Todo intento hacia el cántaro que derrama lágrimas nuevas sobre penas antiguas, está destapando el frasco en el cual se mezclan las esperanzas con gotas de agua de rosas, ese bálsamo que los pueblos árabes dan a los enfermos del alma.

Una vez en la España de los toros de Guisando con arcanos morunos sangre y fuego, ella se encuentra, a modo de una sombra en el espejo, corriendo hacia la fosforescencia bajo un cielo plomizo.

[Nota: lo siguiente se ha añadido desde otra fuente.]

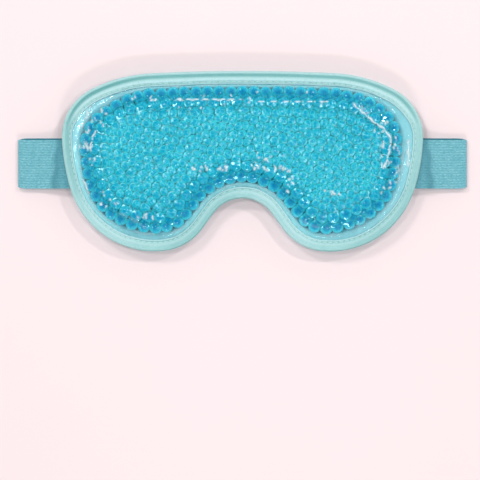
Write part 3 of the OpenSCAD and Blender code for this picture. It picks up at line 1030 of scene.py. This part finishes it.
# ---- Straps ----
RIBS = 19
RIB_POINTS = 6
RIB_H = 0.14
FOLD_GAP = 0.9          # between the two plies of a folded strap
FOLD_R = ELASTIC_T / 2 + FOLD_GAP
RUN_START = 8.0         # from the fold to where the run rides on its own body
DRIFT = 1.1             # how far sideways the returning ply lies
ROOT_INSET = 5.0        # how far inside the mask's edge the strap's sewn end lies
FOLD_PINCH = 0.4        # how much narrower each half of the strap is at its fold
FOLD_STEP = 0.9         # between the stations of the fold's mesh, then of the run's mesh
RUN_STEP = 1.6


def strap_section():
    """Places across the strap from -1 to 1, with its half thickness and how deep between two ribs each is."""
    across = np.linspace(-1, 1, RIBS * RIB_POINTS + 1)
    rib = np.abs(np.sin(math.pi * (across + 1) / 2 * RIBS)) ** 0.75
    thick = ELASTIC_T / 2 - RIB_H + RIB_H * rib
    end = np.clip((1 - np.abs(across)) * STRAP_W / 2 / 0.45, 0, 1)
    thick = thick * np.sqrt(1 - (1 - end) ** 2)
    valley = 1 - rib
    return across[1:-1], thick[1:-1], valley[1:-1]


def tight_ends(values):
    """The same stations with one more just inside each end, so that the end face doesn't shade the strap."""
    first = 0.95 * values[:1] + 0.05 * values[1:2]
    last = 0.05 * values[-2:-1] + 0.95 * values[-1:]
    return np.concatenate([values[:1], first, values[1:-1], last, values[-1:]])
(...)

Volvemos a retornar al lugar de la partida y, pensando en Venezuela, la heredad que nos sedujo, el ánimo exclama: ¡Quién pudiera no haberla dejado jamás!

Al presente, la tierra de la niñez y adolescencia, alcahueta de nuestros primeros devaneos extendidos en surcos con raíces de olivos, jaras, madroños, alcornoques, manzanos, almendros en flor y olmos solitarios, sigue mantenido en nosotros la copla aventada cual sementera, forma parte de las exiguas alegrías y las grandes y funestas angustias trenzadas entre el yermo y el alborozado palomar.

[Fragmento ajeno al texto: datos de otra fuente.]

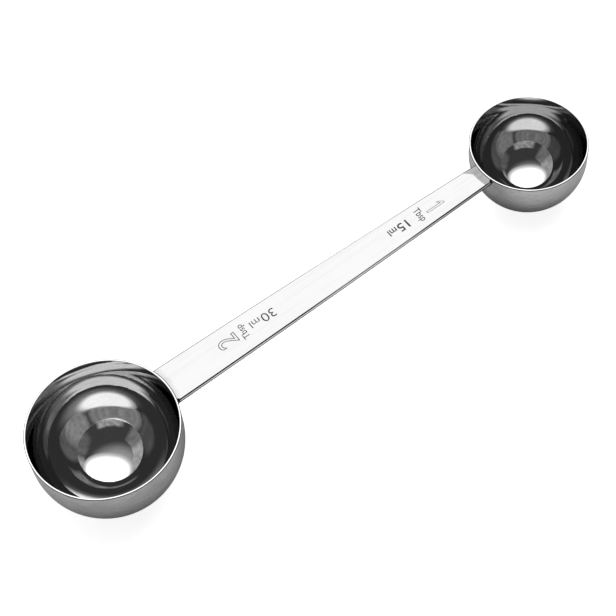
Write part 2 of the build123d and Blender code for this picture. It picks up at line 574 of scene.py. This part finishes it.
def cup_piece(cup, name, materials):
    """The pressed cup: its section is drawn from the outer pole over the rim to the inner pole, then spun."""
    bm = bmesh.new()
    centre = Vector((0, 0, cup.equator_z))
    tip = bm.verts.new((0, 0, cup.equator_z - cup.outer_radius))
    quarter = bmesh.ops.spin(
        bm, geom=[tip], cent=centre, axis=(0, -1, 0), angle=math.pi / 2, steps=BOWL_STEPS
    )
    tip = next(v for v in quarter["geom_last"] if isinstance(v, bmesh.types.BMVert))
    wall_height = cup.rim_z - cup.equator_z
    for move in ((0, 0, wall_height), (-SHEET_THICKNESS, 0, 0), (0, 0, -wall_height)):
        tip = bmesh.ops.extrude_vert_indiv(bm, verts=[tip])["verts"][0]
        tip.co += Vector(move)
    bmesh.ops.spin(bm, geom=[tip], cent=centre, axis=(0, 1, 0), angle=math.pi / 2, steps=BOWL_STEPS)
    bmesh.ops.spin(
        bm, geom=bm.verts[:] + bm.edges[:], cent=(0, 0, 0), axis=(0, 0, 1), angle=2 * math.pi,
        steps=TURN_STEPS, use_merge=True,
    )
    bmesh.ops.remove_doubles(bm, verts=bm.verts[:], dist=TINY)
    bmesh.ops.dissolve_degenerate(bm, edges=bm.edges[:], dist=0.5 * TINY)
    rim_edges = [e for e in bm.edges if all(v.co.z > cup.rim_z - TINY for v in e.verts)]
    rim_rings = [e for e in rim_edges if abs(e.verts[0].co.xy.length - e.verts[1].co.xy.length) < 10 * TINY]
    bmesh.ops.bevel(
        bm, geom=rim_rings, offset=RIM_EDGE_ROUND, segments=ROUND_STEPS, profile=0.5,
        affect="EDGES", material=-1,
    )
    flat_ring = [f for f in bm.faces if all(v.co.z > cup.rim_z - TINY for v in f.verts)]
    bmesh.ops.inset_region(bm, faces=flat_ring, thickness=RIM_STRIP, use_even_offset=True)
    bmesh.ops.recalc_face_normals(bm, faces=bm.faces[:])
    middle_radius = cup.outer_radius - SHEET_THICKNESS / 2
    for face in bm.faces:
        spot = face.calc_center_median()
        # The rim's finish takes in its rounded edges
        if cup.rim_z - spot.z < 1.05 * RIM_EDGE_ROUND:
            face.material_index = RIM
        elif spot.z > cup.equator_z:
            face.material_index = INSIDE if spot.xy.length < middle_radius else OUTSIDE
        else:
            face.material_index = INSIDE if (spot - centre).length < middle_radius else OUTSIDE
    bmesh.ops.translate(bm, verts=bm.verts[:], vec=(cup.x, 0, 0))
    piece = finish_mesh(bm, name, materials)
    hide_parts(cup.node)


def dressed_depth(x, y):
    """How far the bar's top is dressed down at a place, towards the weld beside each cup."""
    depth = 0.0
    for cup, (reach, deepest) in ((big, DRESSED_30), (small, DRESSED_15)):
        gap = math.hypot(x - cup.x, y) - cup.outer_radius
        share = min(max(1 - gap / reach, 0.0), 1.0)
        depth = max(depth, deepest * share * share * (3 - 2 * share))
    return depth


TOP, SIDE = 0, 1


def handle_piece(materials):
    """Flat bar: a grid between both cups' walls and the bowed sides, extruded, with rounded long edges."""
    bm = bmesh.new()
    bmesh.ops.create_grid(bm, x_segments=BAR_STEPS, y_segments=BAR_CROSS_STEPS, size=1.0)
    for vert in bm.verts:
        along, across = (vert.co.x + 1) / 2, vert.co.y
        x = bar_low.x + along * (bar_high.x - bar_low.x)
        # The width follows from x, and x from the walls' places at that width, so both settle in a few rounds
        for _ in range(4):
            y = across * bar_half_width(blank_share(x))
            start, end = wall_x(big, y, 1), wall_x(small, y, -1)
            x = start + along * (end - start)
        vert.co = (x, y, bar_high.z)
    top = bm.faces[:]
    under = bmesh.ops.extrude_face_region(bm, geom=top, use_keep_orig=True)
    under_verts = [v for v in under["geom"] if isinstance(v, bmesh.types.BMVert)]
    for vert in under_verts:
        vert.co.z = bar_low.z
    bmesh.ops.recalc_face_normals(bm, faces=bm.faces[:])

    def on_side(vert):
        """Whether a corner of the plain plate stands on one of its long sides."""
        return abs(abs(vert.co.y) - bar_half_width(blank_share(vert.co.x))) < TINY

    long_edges = [
        e for e in bm.edges
        if all(on_side(v) for v in e.verts) and abs(e.verts[0].co.z - e.verts[1].co.z) < TINY
    ]
    bmesh.ops.bevel(
        bm, geom=long_edges, offset=BAR_EDGE_ROUND, segments=2 * ROUND_STEPS, profile=0.5,
        affect="EDGES", material=-1,
    )
    bmesh.ops.recalc_face_normals(bm, faces=bm.faces[:])
    bm.normal_update()
    for face in bm.faces:
        sideways = abs(face.normal.z) < SIDE_NORMAL_Z and abs(face.normal.y) > SIDE_NORMAL_Y
        face.material_index = SIDE if sideways else TOP
    for vert in bm.verts:
        share = (vert.co.z - bar_low.z) / (bar_high.z - bar_low.z)
        vert.co.z -= share * (BAR_TOP_DROP + dressed_depth(vert.co.x, vert.co.y))
    piece = finish_mesh(bm, "handle_bar", materials)
    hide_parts("handle")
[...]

Y es ahora, retornando a la España perdurable tras haber dejado el Caribe de los añiles tornasolados, cuando volvemos a encontrarnos con los versos del pueblo en las honduras de los trovadores de la copla - Miguel de Molina, Rafael Farina, Manolo Caracol, Imperio Argentina, Concha Piquer, Lola Flores - y ellos siguen arrancando a mordeduras los sudarios y las malquerencias, mientras un memorial interpela al socaire del viento: “¿Qué forma conocida es despecho?”.
 
Nadie lo ha sabido nunca. Quizás sea un ronroneo, la mirada furtiva en las enaguas de novia virgen, el gorrión herido en el regazo de un cuenco palmario, un adiós, una palabra de más, la navaja abierta, cierta herida, o el olvido tornado penalidades. Tal vez quizás, el sentimiento del sestero apureño: “Si ves a un llanero triste fue que lo dejó su amor, se le murió su caballo o le ofendieron su honor”.

Muy a lo lejos, en el sur de España, ahora mismo, un coro rociero del bajo Guadalquivir respondía al unísono: “Tristeza del bien ajeno”. A su vez, un ramalazo de expiación en la península ibérica en que vivo, es parejo al retumbo de las garzas en los morichales de las orillas del Orinoco: un alborozo dulzón, no un desgarro.

Aquí y allí, veneran a sus ídolos y a la vez se siente un placer indescriptible cuando la imagen reverenciada cae y sufre, al ser parte de la melodía suelta que se pude uncir al yugo arrabalero del tango, el flamenco y el joropo: una conmoción triste que se canta.

La estrofa agridulce va de la “morenita de aceituna” en la voz de Fernando de la Morena, en un Jerez que hasta las calles entonan y los azulejos trenzan en sogas las olas, a Enrique Morente – el Picasso del cante - con “Venta Zoraida” y “Si mi voz muriera en tierra”.

El canto rasguea, espolea, clama, patalea, grita, hace mohínos, asusta, fluye y se desgarra en hervores sobre tonadilleras con peineta, mantilla, bata de cola y corazones picados por asta de torito asustado sobre la dehesa. La copla, con sus historias, forma parte sentimental de cada pueblo. Sin ella, España hoy sería menos Península Ibérica.
 
Hemos sido en un tiempo envuelto en bruma, jovenzuelos que apuraban los vasos de las ilusiones, y ante esa realidad, solamente acaecía un camino humedecido: cruzar el mar océano y llegar los pies de la Sultana del Ávila: la inconmensurable y gozosa Caracas.